When I ask for `p.first_name`, I'm asking `p` (the Person object) to give me the value of its `first_name` attribute. Fortunately, that was assigned back in `__init__`.

Asking for `p.first_name` means that Python turns to `p` and says: Do you have an attribute `first_name`? This has *NOTHING* to do with local or global variables. (`p` is a global variable, but `first_name` is an attribute on `p`.)

Objects in Python use attributes a *lot*. Every time you see a `.`, that means: We're asking an object for its attribute.

Other programming languages talk about "instance variables" and "class variables." Many instructors in Python use this terminology also. I prefer not to do so, because the moment you understand that these are all attributes, the language becomes more obviously consistent and easier to understand.

# Namespace

A namespace is a collection of variables. Typically, Python has a global namespace and a local namespace (when a function is running). There is also a "builtin" namespace for names like `str`, `int`, `dict`, etc.

It's true, though, that Python uses modules and classes as a form of namespace, also. However, those aren't for variables. They are, instead, for attributes. You can see that because if you use a class or a module, you'll be using lots of `.` characters between the module/class name and its attributes.

In [35]:
type(p)

__main__.Person

# Variables vs. attributes

- If you ask Python for the value of a global variable, wherever you are, it'll work.
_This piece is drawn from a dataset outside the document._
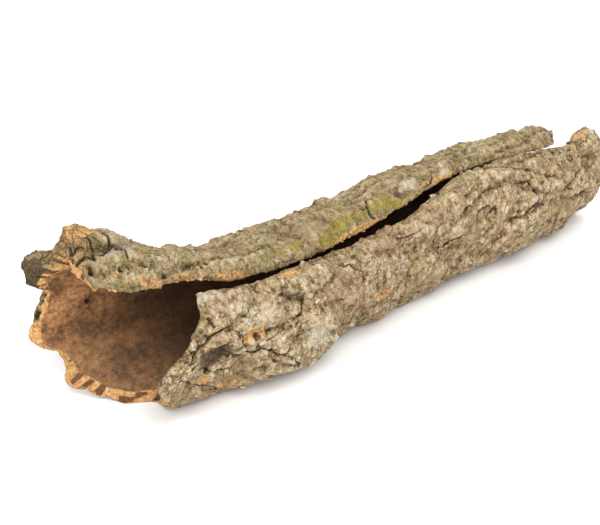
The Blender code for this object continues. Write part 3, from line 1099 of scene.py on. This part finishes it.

If you define `x = 5` outside of a function and class definition, then you can retrieve it from anywhere you want as `x`.
- If you ask Python for the value of a local variable, so long as you're in the function where it was defined, you're fine. But other places in the program won't know what you're talking about; the variable doesn't exist there.

Attributes always exist, though -- and if you know what object the attribute is attached to, you can always retrieve it with `a.b` notation, where `a` is the value and `b` is the name of the attribute.